Che
un film non privo di difetti e di incertezze come la commedia
sentimentale Gloria
lasci
allo spettatore una sensazione così calda di simpatia e comprensione
certamente non si deve soltanto ai due monumentali interpreti Paulina
Garcia e
Segio Hernandez: è evidente che il regista cileno Sebastián
Lelio ha
un talento autentico.
Gloria
è una divorziata over
fifty,
né bella né brutta, ancora piena di voglia di vivere, il tipo che
ama cantare in auto assieme alla radio. Incontra Rodolfo, un coetaneo
che sembra il compagno ideale; ma si rivelerà il perfetto esemplare
di uomo-bambino (attenzione, signore! Questo film mostra che non
bastano i capelli bianchi e la panciera come garanzia). Provvisto di
una magnifica coda di paglia maschile, Rodolfo è molto romantico ma
poi scappa sempre: legato a doppio filo alle figlie adulte, che lo
chiamano ancora “papino”, nonché alla ex moglie, non osa dir
loro della nuova relazione, ma in cambio appena telefonano lui
accorre (per questo a un certo punto Gloria gli getta il cellulare
nella zuppa di pesce). E alla fine - quando Gloria tira le somme, e
non solo quelle - siamo tutti con lei.
Lo
spettatore non sa pressoché nulla della storia della protagonista
prima dello svolgimento, ma il film è la cronaca di un'apertura
continua alla vita. Nonostante i malanni dell'età (deve mettersi
ogni giorno le gocce per il glaucoma), i dispiaceri dei rapporti
sentimentali, ma anche quelli familiari, è un personaggio che va
avanti, e anzi, il disastro del rapporto con Rodolfo la lascia ancora
più viva: l'accettazione del bellissimo gatto nudo (razza Sphynx)

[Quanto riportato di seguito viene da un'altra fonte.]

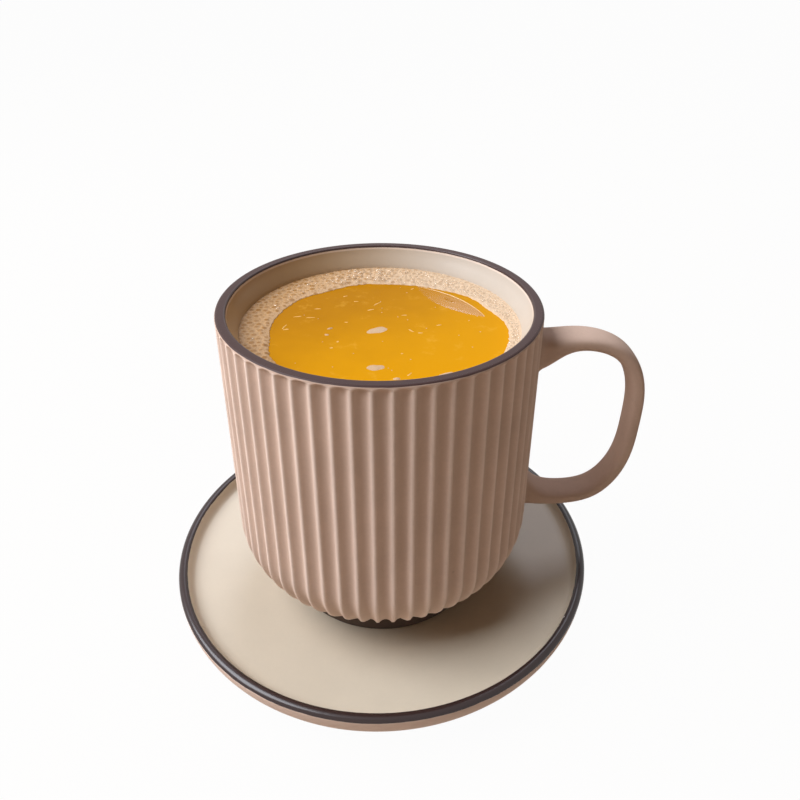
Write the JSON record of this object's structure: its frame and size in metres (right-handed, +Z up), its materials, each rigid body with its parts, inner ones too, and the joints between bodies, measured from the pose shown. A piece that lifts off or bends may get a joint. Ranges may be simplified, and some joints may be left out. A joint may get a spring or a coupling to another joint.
{
  "type": "hot orange juice",
  "caption": "Hot orange juice with a ring of froth in a ribbed stoneware mug, standing on a saucer with a dark glazed edge.",
  "frame": {"origin": "On the ground in the middle of the saucer's foot ring, on the mug's axis.", "axes": "+Z is up, +X points along the mug's handle and away from the mug, and +Y is to the left of +X seen from above."},
  "size_m": [0.149, 0.137, 0.106],
  "materials": {
    "mug_stoneware": "matte",
    "saucer_stoneware": "satin",
    "orange_juice": "gloss",
    "juice_froth": "matte"
  },
  "bodies": {
    "root": {"mug": "mug_stoneware", "saucer": "saucer_stoneware", "juice": "orange_juice", "froth": "juice_froth"}
  },
  "joints": []
}
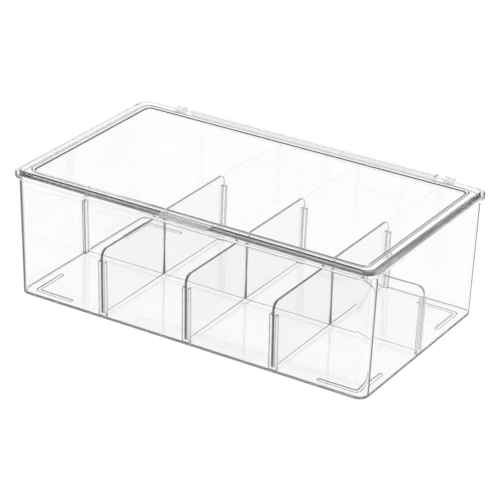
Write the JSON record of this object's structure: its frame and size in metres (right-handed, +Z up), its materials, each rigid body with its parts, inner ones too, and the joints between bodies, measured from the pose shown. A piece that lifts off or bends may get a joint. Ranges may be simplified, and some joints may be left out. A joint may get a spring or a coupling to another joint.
{
  "type": "tea bag organizer box",
  "caption": "Clear shallow rectangular box with a hinged, recessed lid, a front finger tab, and lift-out half-lapped dividers that sort wrapped tea bags into compartments.",
  "frame": {"origin": "on the table, under the middle of the whole box with its finger tab and hinge counted", "axes": "+X to the right along the front, +Y from the front with the finger tab to the hinge at the back, +Z up"},
  "size_m": [0.31, 0.1858, 0.103],
  "materials": {
    "clear_plastic": "clear, polished injection-moulded plastic"
  },
  "bodies": {
    "bin": {"bin": "clear_plastic"},
    "lid": {"lid": "clear_plastic"},
    "long_divider": {"long_divider": "clear_plastic"},
    "left_cross_divider": {"left_cross_divider": "clear_plastic"},
    "middle_cross_divider": {"middle_cross_divider": "clear_plastic"},
    "right_cross_divider": {"right_cross_divider": "clear_plastic"}
  },
  "joints": [
    {"name": "lid_hinge", "type": "hinge", "parent": "bin", "child": "lid", "pos_m": [0, 0.09034, 0.0997], "axis": [-1, 0, 0], "range_deg": [0, 110]},
    {"name": "long_divider_lift", "type": "slide", "parent": "bin", "child": "long_divider", "axis": [0, 0, 1], "range_m": [0, 0.012]},
    {"name": "left_cross_divider_lift", "type": "slide", "parent": "long_divider", "child": "left_cross_divider", "axis": [0, 0, 1], "range_m": [0, 0.029]},
    {"name": "middle_cross_divider_lift", "type": "slide", "parent": "long_divider", "child": "middle_cross_divider", "axis": [0, 0, 1], "range_m": [0, 0.029]},
    {"name": "right_cross_divider_lift", "type": "slide", "parent": "long_divider", "child": "right_cross_divider", "axis": [0, 0, 1], "range_m": [0, 0.029]}
  ]
}
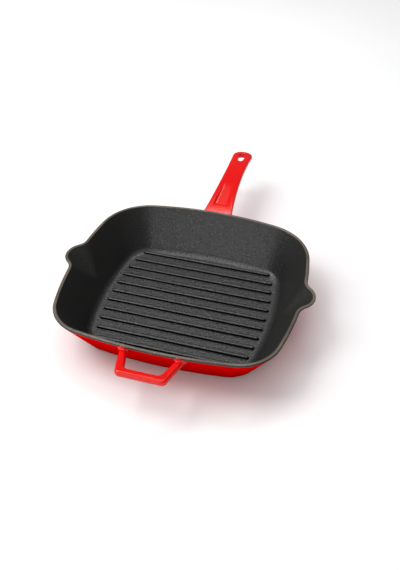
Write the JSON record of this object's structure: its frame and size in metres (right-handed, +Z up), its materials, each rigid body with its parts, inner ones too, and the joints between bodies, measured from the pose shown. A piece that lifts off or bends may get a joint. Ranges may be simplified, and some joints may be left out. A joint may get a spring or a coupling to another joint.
{
  "type": "grill pan",
  "caption": "Square enamelled cast-iron grill pan with raised ribs, side pour spouts, a long arched handle with a hanging slot and a helper loop at the front.",
  "frame": {"origin": "middle of the flat base, where the pan rests on the hob", "axes": "+Z up, +Y from the middle of the pan to the long handle's tip, +X to the right-hand spout"},
  "size_m": [0.3056, 0.4562, 0.0578],
  "materials": {
    "cast_iron": "as-cast grey iron, hidden under the enamel",
    "black_enamel": "satin black enamel with a fine orange-peel surface",
    "red_enamel": "glossy red vitreous enamel"
  },
  "bodies": {
    "root": {"pan_body": "cast_iron", "grill_rib_01": "cast_iron", "grill_rib_02": "cast_iron", "grill_rib_03": "cast_iron", "grill_rib_04": "cast_iron", "grill_rib_05": "cast_iron", "grill_rib_06": "cast_iron", "grill_rib_07": "cast_iron", "grill_rib_08": "cast_iron", "grill_rib_09": "cast_iron", "grill_rib_10": "cast_iron", "grill_rib_11": "cast_iron", "long_handle": "cast_iron", "helper_handle": "cast_iron", "interior_black_enamel": "black_enamel", "body_red_enamel": "red_enamel", "base_red_enamel": "red_enamel", "long_handle_red_enamel": "red_enamel", "helper_handle_red_enamel": "red_enamel"}
  },
  "joints": []
}
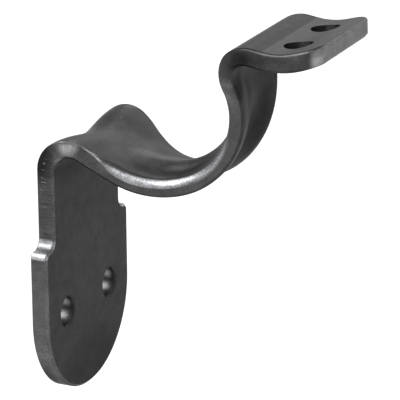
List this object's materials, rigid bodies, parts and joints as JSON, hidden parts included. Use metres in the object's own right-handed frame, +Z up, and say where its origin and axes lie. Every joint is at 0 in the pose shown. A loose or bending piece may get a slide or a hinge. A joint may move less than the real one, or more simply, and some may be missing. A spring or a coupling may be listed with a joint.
{
  "type": "handrail bracket",
  "caption": "Pressed steel wall bracket: flat plate with a half-round end, sloping neck, finger loop and a curved seat that carries a handrail.",
  "frame": {"origin": "on the back of the wall plate, midway between its two screw holes", "axes": "+X out of the wall, +Y along the rail, +Z up"},
  "size_m": [0.0824, 0.05, 0.111],
  "materials": {
    "steel": "dark self-coloured steel, semi-gloss, with brighter worn edges"
  },
  "bodies": {
    "root": {"bracket": "steel"}
  },
  "joints": []
}
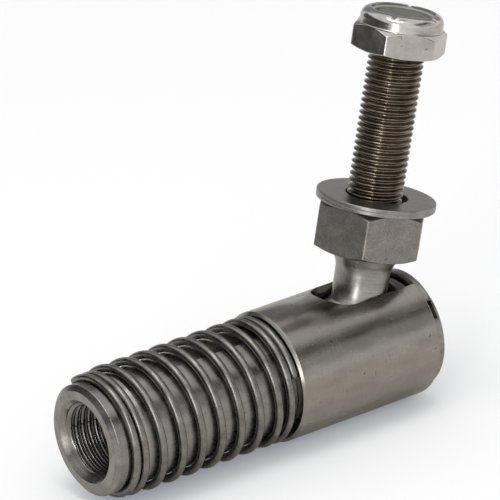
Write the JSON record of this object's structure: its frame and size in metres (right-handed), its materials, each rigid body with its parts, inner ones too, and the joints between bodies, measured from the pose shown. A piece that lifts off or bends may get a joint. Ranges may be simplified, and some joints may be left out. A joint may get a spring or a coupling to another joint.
{
  "type": "angle ball joint",
  "caption": "Quick-release angle ball joint: tapped bar with a ball pocket, spring-loaded slotted sleeve and a threaded ball stud with hexagon, washer and lock nut.",
  "frame": {"origin": "centre of the ball", "axes": "+X along the bar's axis towards its nose, +Z on the stud's side, with the stud leaning from +Z towards +X in the XZ plane"},
  "size_m": [0.0755, 0.0228, 0.0699],
  "materials": {
    "bar_steel": "satin, turned",
    "spring_steel": "drawn wire",
    "stud_steel": "forged and turned",
    "washer_steel": "tumbled",
    "nut_steel": "polished",
    "nylon": "smooth"
  },
  "bodies": {
    "socket": {"socket_body": "bar_steel", "return_spring": "spring_steel", "retaining_ring": "bar_steel"},
    "sleeve": {"release_sleeve": "bar_steel"},
    "stud": {"ball_stud": "stud_steel", "flat_washer": "washer_steel", "lock_nut": "nut_steel", "nut_insert": "nylon"}
  },
  "joints": [
    {"name": "sleeve_slide", "type": "slide", "parent": "socket", "child": "sleeve", "axis": [-1, 0, 0], "range_m": [0, 0.018], "stiffness_N_per_m": 534, "springref_m": -0.005, "deforming": ["return_spring"]},
    {"name": "stud_tilt", "type": "hinge", "parent": "socket", "child": "stud", "pos_m": [0, 0, 0], "axis": [0, 1, 0], "range_deg": [-27, 9]}
  ]
}
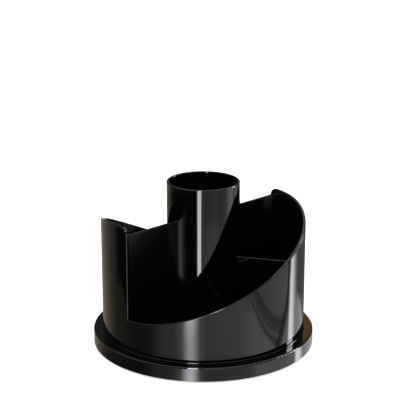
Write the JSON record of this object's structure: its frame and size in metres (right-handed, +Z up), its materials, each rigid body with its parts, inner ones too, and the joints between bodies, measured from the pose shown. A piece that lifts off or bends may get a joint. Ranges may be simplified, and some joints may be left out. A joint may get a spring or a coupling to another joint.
{
  "type": "revolving desk organizer",
  "caption": "Revolving desk organizer: black glossy tub with swept rim, open wedge compartments and a central pencil tube, on a ball-race base dish.",
  "frame": {"origin": "centre of the underside of the feet, on the turning axis", "axes": "+Z up along the turning axis; -Y is the front, where the rim's low step is at the left"},
  "size_m": [0.145, 0.145, 0.1088],
  "materials": {
    "black_polystyrene": "glossy moulded black polystyrene",
    "foot_rubber": "soft matt dark rubber",
    "white_acetal": "natural off-white acetal",
    "plated_steel": "bright zinc-plated steel"
  },
  "bodies": {
    "base": {"base_dish": "black_polystyrene", "rubber_foot_1": "foot_rubber", "rubber_foot_2": "foot_rubber", "rubber_foot_3": "foot_rubber", "rubber_foot_4": "foot_rubber", "lower_race": "white_acetal", "pivot_bush": "white_acetal"},
    "bearing_cage": {"ball_cage": "white_acetal", "bearing_balls": "plated_steel"},
    "tub": {"upper_race": "white_acetal", "tub_floor": "black_polystyrene", "sweep_wall_front": "black_polystyrene", "sweep_wall_back": "black_polystyrene", "tall_divider_front": "black_polystyrene", "tall_divider_back": "black_polystyrene", "mid_divider_front": "black_polystyrene", "mid_divider_back": "black_polystyrene", "low_divider_front": "black_polystyrene", "low_divider_back": "black_polystyrene", "pencil_tube": "black_polystyrene", "thrust_washer": "plated_steel", "shoulder_screw": "plated_steel"}
  },
  "joints": [
    {"name": "tub_spin", "type": "hinge", "parent": "base", "child": "tub", "pos_m": [0, 0, 0.0115], "axis": [0, 0, 1], "continuous": true},
    {"name": "cage_spin", "type": "hinge", "parent": "base", "child": "bearing_cage", "pos_m": [0, 0, 0.0115], "axis": [0, 0, 1], "continuous": true}
  ],
  "couplings": [
    {"joint": "cage_spin", "follows": "tub_spin", "ratio": 0.5}
  ]
}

del vicino, che prima detestava e chiamava pipistrello; gli spinelli,
esperienza prima respinta (“Ho il terrore di perdere il controllo”)

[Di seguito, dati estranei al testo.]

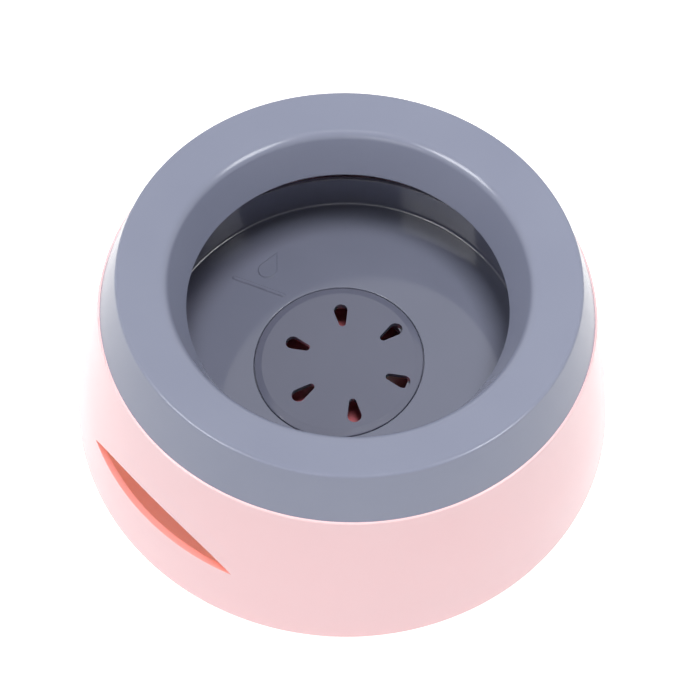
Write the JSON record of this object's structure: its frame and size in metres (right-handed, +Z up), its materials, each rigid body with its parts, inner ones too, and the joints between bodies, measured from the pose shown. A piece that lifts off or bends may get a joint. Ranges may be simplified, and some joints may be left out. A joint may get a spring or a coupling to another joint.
{
  "type": "no-spill dog water bowl",
  "caption": "Round no-spill pet water bowl: flared base with grip slots, lift-off splash lid with a throat, floating dish with a perforated flow cap.",
  "frame": {"origin": "on the surface the bowl stands on, at the axis of the cup and lid", "axes": "+Z up along the axis of the cup and lid; +X to the right and -Y towards the viewer of the picture"},
  "size_m": [0.2398, 0.2398, 0.0941],
  "materials": {
    "pink_shell": "glossy injection-moulded polypropylene, pale pink",
    "grey_shell": "glossy injection-moulded polypropylene, blue-grey",
    "grey_float": "polished injection-moulded polypropylene, blue-grey",
    "foot_rubber": "matt thermoplastic rubber"
  },
  "bodies": {
    "base": {"bowl_base": "pink_shell", "foot_pad_1": "foot_rubber", "foot_pad_2": "foot_rubber", "foot_pad_3": "foot_rubber", "foot_pad_4": "foot_rubber"},
    "lid": {"splash_lid": "grey_shell"},
    "float": {"float_dish": "grey_float", "float_underside": "grey_float"},
    "cap": {"flow_cap": "grey_float"}
  },
  "joints": [
    {"name": "lid_lift", "type": "slide", "parent": "base", "child": "lid", "axis": [0, 0, 1], "range_m": [0, 0.1]},
    {"name": "float_rise", "type": "slide", "parent": "base", "child": "float", "axis": [0, 0, 1], "range_m": [0, 0.031]},
    {"name": "cap_lift", "type": "slide", "parent": "float", "child": "cap", "axis": [-0.0871, -0.0588, 0.9945], "range_m": [0, 0.03]}
  ]
}
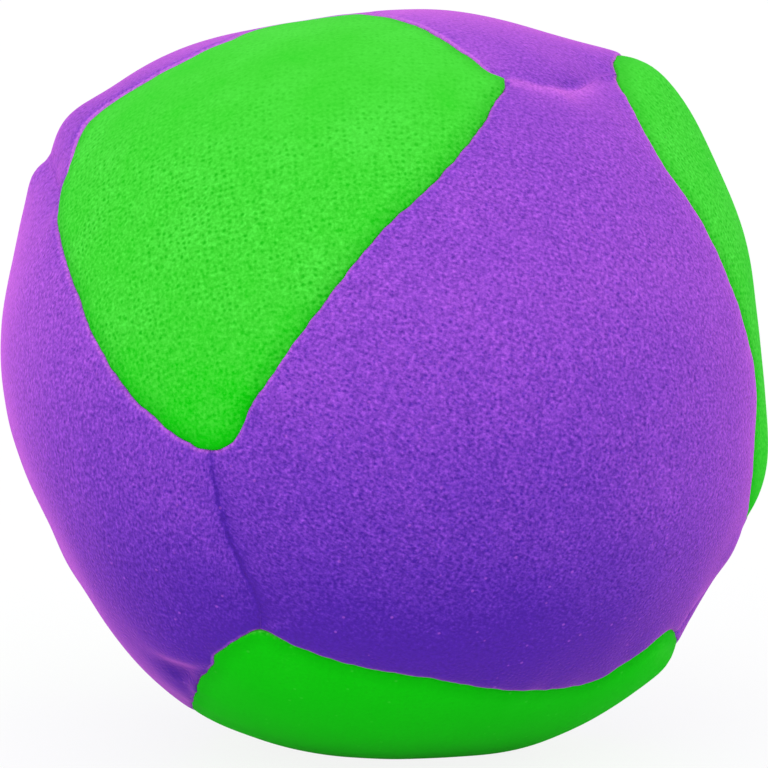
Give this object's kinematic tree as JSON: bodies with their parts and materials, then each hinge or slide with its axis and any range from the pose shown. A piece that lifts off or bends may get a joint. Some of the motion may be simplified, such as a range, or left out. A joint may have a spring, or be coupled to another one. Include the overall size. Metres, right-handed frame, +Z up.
{
  "type": "footbag",
  "caption": "Soft round footbag of green three-sided and purple six-sided suede panels, sewn edge to edge round a loose pellet filling.",
  "frame": {"origin": "middle of the small flat on which the ball rests, on the base panel", "axes": "+Z up, away from the flat; -Y towards the side that shows three kinds of seam and the largest green panel"},
  "size_m": [0.0514, 0.0519, 0.0498],
  "materials": {
    "green_suede": "brushed synthetic suede on a knitted back, matt nap",
    "purple_suede": "brushed synthetic suede on a knitted back, matt nap with a pink sheen",
    "sewing_thread": "twisted polyester thread",
    "plastic_pellets": "natural moulded pellets"
  },
  "bodies": {
    "root": {"green_panel_front": "green_suede", "green_panel_right": "green_suede", "green_panel_base": "green_suede", "green_panel_back": "green_suede", "purple_panel_front": "purple_suede", "purple_panel_left": "purple_suede", "purple_panel_top": "purple_suede", "purple_panel_under": "purple_suede", "thread_front": "sewing_thread", "thread_right": "sewing_thread", "thread_base": "sewing_thread", "thread_back": "sewing_thread", "thread_front_seam": "sewing_thread", "thread_top_seam": "sewing_thread", "thread_right_seam": "sewing_thread", "thread_left_seam": "sewing_thread", "thread_under_seam": "sewing_thread", "closing_thread": "sewing_thread", "pellet_filling": "plastic_pellets"}
  },
  "joints": []
}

e poi adottata con piacere; e naturalmente il sesso. Nel film, e
questo è uno degli aspetti più interessanti, c'è uno sguardo
franco sulla sessualità nell'età matura (il coup
de théâtre
quando Gloria rovescia un possibile litigio e si esibisce nuda al
compagno è memorabile).
Sullo
sfondo - ma appunto sullo sfondo, oppure in tv, stanno le
manifestazioni - sta il Cile col peso della sua storia e l'incertezza
di un'identità nazionale ricostruita in modo tenue (la scena forse
un po' troppo didattica della conversazione a cena). Da notare le
implicazioni del fatto che che Rodolfo, come racconta, abbia lavorato
in passato per la Marina, occupandosi di spedizioni; per chi abbia
un'idea degli avvenimenti cileni questo suona alquanto inquietante.
Il
film è privo di score
di commento, ma ricco di musica diegetica, quasi tutte canzoni di
musica leggera, il che contribuisce al suo senso di immediatezza.
L'occhio/mdp di Sebastián
Lelio segue la sua protagonista come un'ombra, accompagna la sua
quotidianità, in una marcata identificazione. Anzi, il fatto che la
storia giri così nettamente intorno a un personaggio prepotentemente
vivo come Gloria (e su Rodolfo che diventa centrale tramite lei)
esercita una sorta di forza centrifuga sul resto, che impallidisce e
si allontana verso i margini del racconto. Una centralità
dell'individuo protagonista che potrebbe ricordare il cinema
classico.
Bisogna
peraltro dire che il film soffre di due problemi particolari, nel
reparto sceneggiatura e nel montaggio. Circa il primo, basta fare
l'esempio del figlio di Gloria: questi prima appare con i capelli
lunghi e con un figlio infante malaticcio (dal contesto si direbbe
separato dalla moglie); più tardi ricompare, coi capelli tagliati
cortissimi (e Gloria lo consola dicendo che ricresceranno). Cosa è
successo?E' stato malato? Del nipotino di Gloria non si parla più.
Evidentemente c'è una parte di girato che non è entrata nel
montaggio definitivo, ma lo iato nella continuità resta evidente
come una buca nella strada.
La
prima parte del film appare un po' faticosa. In generale, in alcune
parti di Gloria
sarebbe stato opportuno un montaggio più deciso, mentre altre (per
esempio l'intera sezione sull'albergo al mare) sono eccellenti. Ma va
anche detto che in seguito il racconto prende l'aire e procede sempre
più deciso fino la conclusione, che esplode, com'è giusto, nella
grande canzone eponima di Umberto Tozzi in versione spagnola.